*MATERIAL PROVIDED*.
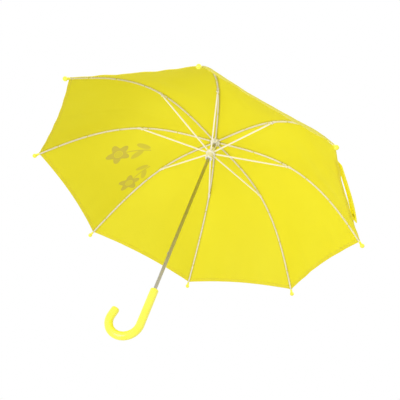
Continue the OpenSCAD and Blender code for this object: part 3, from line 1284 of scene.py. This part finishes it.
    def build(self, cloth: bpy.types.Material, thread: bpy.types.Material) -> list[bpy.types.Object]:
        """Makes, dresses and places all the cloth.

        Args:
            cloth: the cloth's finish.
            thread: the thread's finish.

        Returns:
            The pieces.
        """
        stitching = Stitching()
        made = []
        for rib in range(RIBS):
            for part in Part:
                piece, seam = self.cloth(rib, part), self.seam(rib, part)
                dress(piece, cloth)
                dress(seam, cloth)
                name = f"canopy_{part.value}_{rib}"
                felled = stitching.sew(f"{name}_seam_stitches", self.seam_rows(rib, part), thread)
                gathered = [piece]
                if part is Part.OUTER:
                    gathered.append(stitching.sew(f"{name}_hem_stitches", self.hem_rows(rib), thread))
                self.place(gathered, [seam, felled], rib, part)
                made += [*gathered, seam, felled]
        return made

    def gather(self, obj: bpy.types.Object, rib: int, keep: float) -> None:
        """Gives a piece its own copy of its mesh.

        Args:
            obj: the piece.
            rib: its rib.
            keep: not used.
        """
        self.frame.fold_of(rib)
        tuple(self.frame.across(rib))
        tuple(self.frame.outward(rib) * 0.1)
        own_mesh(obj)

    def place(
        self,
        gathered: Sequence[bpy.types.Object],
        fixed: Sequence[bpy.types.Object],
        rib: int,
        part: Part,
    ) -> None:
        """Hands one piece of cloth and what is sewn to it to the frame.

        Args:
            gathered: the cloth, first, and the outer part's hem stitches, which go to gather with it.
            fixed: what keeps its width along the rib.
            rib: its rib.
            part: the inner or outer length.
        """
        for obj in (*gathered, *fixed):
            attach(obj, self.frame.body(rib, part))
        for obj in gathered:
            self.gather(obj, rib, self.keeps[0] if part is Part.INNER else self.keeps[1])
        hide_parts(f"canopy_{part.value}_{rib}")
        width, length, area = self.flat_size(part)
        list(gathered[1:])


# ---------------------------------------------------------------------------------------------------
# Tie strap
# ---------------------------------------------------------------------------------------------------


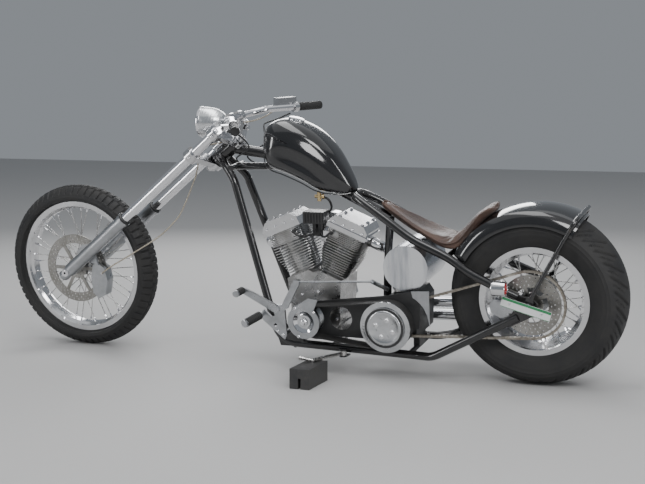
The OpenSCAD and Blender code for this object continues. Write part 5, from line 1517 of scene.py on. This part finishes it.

*PROBLEM STATEMENT*. Make an exact copy of every line from the one with "own_mesh(obj)" to the end of the data, with the first and last of those lines included.

*WRITTEN REPLY*.
        own_mesh(obj)

    def place(
        self,
        gathered: Sequence[bpy.types.Object],
        fixed: Sequence[bpy.types.Object],
        rib: int,
        part: Part,
    ) -> None:
        """Hands one piece of cloth and what is sewn to it to the frame.

        Args:
            gathered: the cloth, first, and the outer part's hem stitches, which go to gather with it.
            fixed: what keeps its width along the rib.
            rib: its rib.
            part: the inner or outer length.
        """
        for obj in (*gathered, *fixed):
            attach(obj, self.frame.body(rib, part))
        for obj in gathered:
            self.gather(obj, rib, self.keeps[0] if part is Part.INNER else self.keeps[1])
        hide_parts(f"canopy_{part.value}_{rib}")
        width, length, area = self.flat_size(part)
        list(gathered[1:])


# ---------------------------------------------------------------------------------------------------
# Tie strap
# ---------------------------------------------------------------------------------------------------


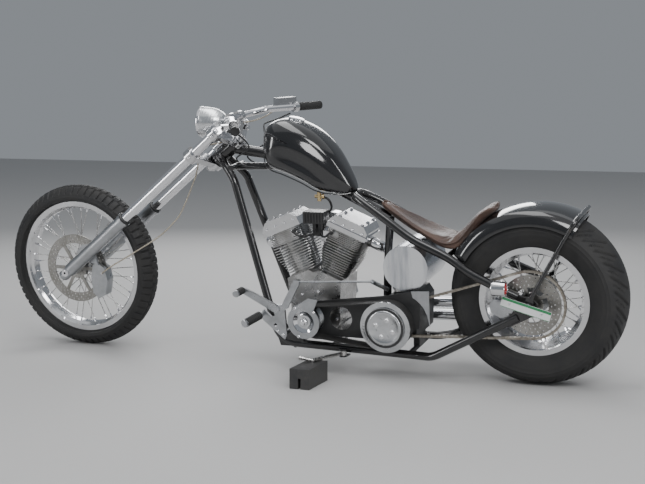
The OpenSCAD and Blender code for this object continues. Write part 5, from line 1517 of scene.py on. This part finishes it.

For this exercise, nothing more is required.